_SET PROBLEM_: Print the data exactly, leaving nothing out.

# INFORMATION SHOWN start

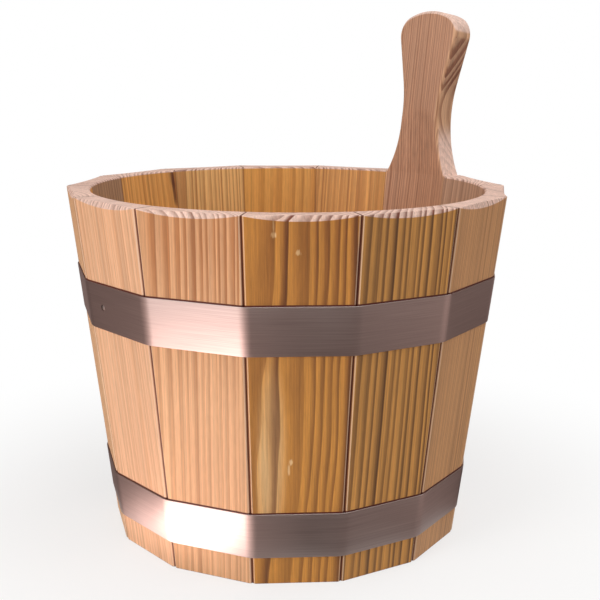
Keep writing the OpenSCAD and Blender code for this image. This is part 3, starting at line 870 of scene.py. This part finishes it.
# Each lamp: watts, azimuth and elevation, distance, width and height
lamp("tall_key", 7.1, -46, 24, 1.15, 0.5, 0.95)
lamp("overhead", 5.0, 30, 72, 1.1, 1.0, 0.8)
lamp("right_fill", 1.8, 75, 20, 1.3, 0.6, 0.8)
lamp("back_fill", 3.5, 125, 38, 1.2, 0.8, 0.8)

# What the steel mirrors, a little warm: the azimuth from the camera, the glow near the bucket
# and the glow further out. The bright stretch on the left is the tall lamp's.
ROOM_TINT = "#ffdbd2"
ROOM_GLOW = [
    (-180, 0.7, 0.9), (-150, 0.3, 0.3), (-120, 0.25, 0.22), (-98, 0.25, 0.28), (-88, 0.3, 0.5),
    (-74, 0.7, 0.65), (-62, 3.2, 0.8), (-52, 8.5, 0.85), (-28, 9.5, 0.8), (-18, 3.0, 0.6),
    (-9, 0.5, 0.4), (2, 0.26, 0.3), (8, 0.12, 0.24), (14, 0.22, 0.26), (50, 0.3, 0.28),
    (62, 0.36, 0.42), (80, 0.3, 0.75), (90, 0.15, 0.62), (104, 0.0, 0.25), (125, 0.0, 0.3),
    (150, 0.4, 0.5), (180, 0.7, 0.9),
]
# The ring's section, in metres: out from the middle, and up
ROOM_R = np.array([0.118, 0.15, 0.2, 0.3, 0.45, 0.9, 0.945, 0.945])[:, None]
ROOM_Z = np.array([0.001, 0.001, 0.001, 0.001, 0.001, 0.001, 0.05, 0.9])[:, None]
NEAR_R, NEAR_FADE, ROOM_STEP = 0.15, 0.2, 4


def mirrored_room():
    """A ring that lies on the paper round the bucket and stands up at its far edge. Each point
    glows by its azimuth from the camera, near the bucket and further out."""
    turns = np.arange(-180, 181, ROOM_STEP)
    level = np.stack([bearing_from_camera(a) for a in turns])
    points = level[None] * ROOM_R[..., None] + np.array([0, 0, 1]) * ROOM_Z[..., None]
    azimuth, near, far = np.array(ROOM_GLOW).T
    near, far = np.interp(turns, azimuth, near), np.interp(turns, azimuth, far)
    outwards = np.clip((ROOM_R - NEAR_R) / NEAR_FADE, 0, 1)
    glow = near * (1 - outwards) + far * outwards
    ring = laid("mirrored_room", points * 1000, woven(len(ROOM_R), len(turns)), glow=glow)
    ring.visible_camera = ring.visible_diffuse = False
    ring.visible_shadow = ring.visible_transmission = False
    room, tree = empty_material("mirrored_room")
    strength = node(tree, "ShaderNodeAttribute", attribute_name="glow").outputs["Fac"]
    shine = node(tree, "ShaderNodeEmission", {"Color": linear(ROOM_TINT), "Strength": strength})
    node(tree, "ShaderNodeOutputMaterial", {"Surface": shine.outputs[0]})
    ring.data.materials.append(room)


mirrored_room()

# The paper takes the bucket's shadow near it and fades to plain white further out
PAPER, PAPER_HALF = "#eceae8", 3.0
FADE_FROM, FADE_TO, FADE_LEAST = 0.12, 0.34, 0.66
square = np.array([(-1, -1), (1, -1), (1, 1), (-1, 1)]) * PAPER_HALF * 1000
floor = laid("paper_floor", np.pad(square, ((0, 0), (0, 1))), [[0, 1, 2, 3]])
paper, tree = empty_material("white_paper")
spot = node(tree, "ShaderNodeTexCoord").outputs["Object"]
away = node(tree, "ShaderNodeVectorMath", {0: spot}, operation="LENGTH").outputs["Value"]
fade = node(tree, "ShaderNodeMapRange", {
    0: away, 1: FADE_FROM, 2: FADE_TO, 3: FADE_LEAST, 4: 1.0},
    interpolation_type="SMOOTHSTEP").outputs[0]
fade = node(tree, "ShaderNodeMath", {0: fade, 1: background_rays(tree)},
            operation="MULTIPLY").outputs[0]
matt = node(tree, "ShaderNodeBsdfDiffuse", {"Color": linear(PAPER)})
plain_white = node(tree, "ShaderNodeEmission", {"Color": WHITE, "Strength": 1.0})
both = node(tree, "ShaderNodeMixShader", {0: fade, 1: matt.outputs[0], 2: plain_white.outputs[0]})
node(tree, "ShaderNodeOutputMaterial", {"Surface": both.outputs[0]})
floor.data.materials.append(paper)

# INFORMATION SHOWN end

_WRITTEN REPLY_:
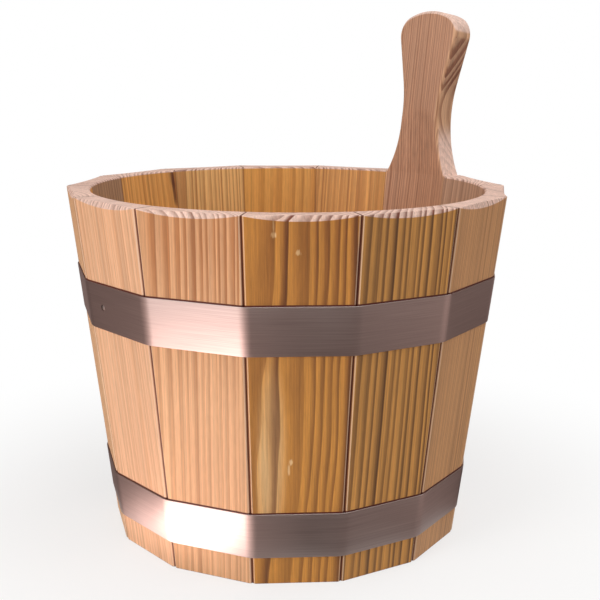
Keep writing the OpenSCAD and Blender code for this image. This is part 3, starting at line 870 of scene.py. This part finishes it.
# Each lamp: watts, azimuth and elevation, distance, width and height
lamp("tall_key", 7.1, -46, 24, 1.15, 0.5, 0.95)
lamp("overhead", 5.0, 30, 72, 1.1, 1.0, 0.8)
lamp("right_fill", 1.8, 75, 20, 1.3, 0.6, 0.8)
lamp("back_fill", 3.5, 125, 38, 1.2, 0.8, 0.8)

# What the steel mirrors, a little warm: the azimuth from the camera, the glow near the bucket
# and the glow further out. The bright stretch on the left is the tall lamp's.
ROOM_TINT = "#ffdbd2"
ROOM_GLOW = [
    (-180, 0.7, 0.9), (-150, 0.3, 0.3), (-120, 0.25, 0.22), (-98, 0.25, 0.28), (-88, 0.3, 0.5),
    (-74, 0.7, 0.65), (-62, 3.2, 0.8), (-52, 8.5, 0.85), (-28, 9.5, 0.8), (-18, 3.0, 0.6),
    (-9, 0.5, 0.4), (2, 0.26, 0.3), (8, 0.12, 0.24), (14, 0.22, 0.26), (50, 0.3, 0.28),
    (62, 0.36, 0.42), (80, 0.3, 0.75), (90, 0.15, 0.62), (104, 0.0, 0.25), (125, 0.0, 0.3),
    (150, 0.4, 0.5), (180, 0.7, 0.9),
]
# The ring's section, in metres: out from the middle, and up
ROOM_R = np.array([0.118, 0.15, 0.2, 0.3, 0.45, 0.9, 0.945, 0.945])[:, None]
ROOM_Z = np.array([0.001, 0.001, 0.001, 0.001, 0.001, 0.001, 0.05, 0.9])[:, None]
NEAR_R, NEAR_FADE, ROOM_STEP = 0.15, 0.2, 4


def mirrored_room():
    """A ring that lies on the paper round the bucket and stands up at its far edge. Each point
    glows by its azimuth from the camera, near the bucket and further out."""
    turns = np.arange(-180, 181, ROOM_STEP)
    level = np.stack([bearing_from_camera(a) for a in turns])
    points = level[None] * ROOM_R[..., None] + np.array([0, 0, 1]) * ROOM_Z[..., None]
    azimuth, near, far = np.array(ROOM_GLOW).T
    near, far = np.interp(turns, azimuth, near), np.interp(turns, azimuth, far)
    outwards = np.clip((ROOM_R - NEAR_R) / NEAR_FADE, 0, 1)
    glow = near * (1 - outwards) + far * outwards
    ring = laid("mirrored_room", points * 1000, woven(len(ROOM_R), len(turns)), glow=glow)
    ring.visible_camera = ring.visible_diffuse = False
    ring.visible_shadow = ring.visible_transmission = False
    room, tree = empty_material("mirrored_room")
    strength = node(tree, "ShaderNodeAttribute", attribute_name="glow").outputs["Fac"]
    shine = node(tree, "ShaderNodeEmission", {"Color": linear(ROOM_TINT), "Strength": strength})
    node(tree, "ShaderNodeOutputMaterial", {"Surface": shine.outputs[0]})
    ring.data.materials.append(room)


mirrored_room()

# The paper takes the bucket's shadow near it and fades to plain white further out
PAPER, PAPER_HALF = "#eceae8", 3.0
FADE_FROM, FADE_TO, FADE_LEAST = 0.12, 0.34, 0.66
square = np.array([(-1, -1), (1, -1), (1, 1), (-1, 1)]) * PAPER_HALF * 1000
floor = laid("paper_floor", np.pad(square, ((0, 0), (0, 1))), [[0, 1, 2, 3]])
paper, tree = empty_material("white_paper")
spot = node(tree, "ShaderNodeTexCoord").outputs["Object"]
away = node(tree, "ShaderNodeVectorMath", {0: spot}, operation="LENGTH").outputs["Value"]
fade = node(tree, "ShaderNodeMapRange", {
    0: away, 1: FADE_FROM, 2: FADE_TO, 3: FADE_LEAST, 4: 1.0},
    interpolation_type="SMOOTHSTEP").outputs[0]
fade = node(tree, "ShaderNodeMath", {0: fade, 1: background_rays(tree)},
            operation="MULTIPLY").outputs[0]
matt = node(tree, "ShaderNodeBsdfDiffuse", {"Color": linear(PAPER)})
plain_white = node(tree, "ShaderNodeEmission", {"Color": WHITE, "Strength": 1.0})
both = node(tree, "ShaderNodeMixShader", {0: fade, 1: matt.outputs[0], 2: plain_white.outputs[0]})
node(tree, "ShaderNodeOutputMaterial", {"Surface": both.outputs[0]})
floor.data.materials.append(paper)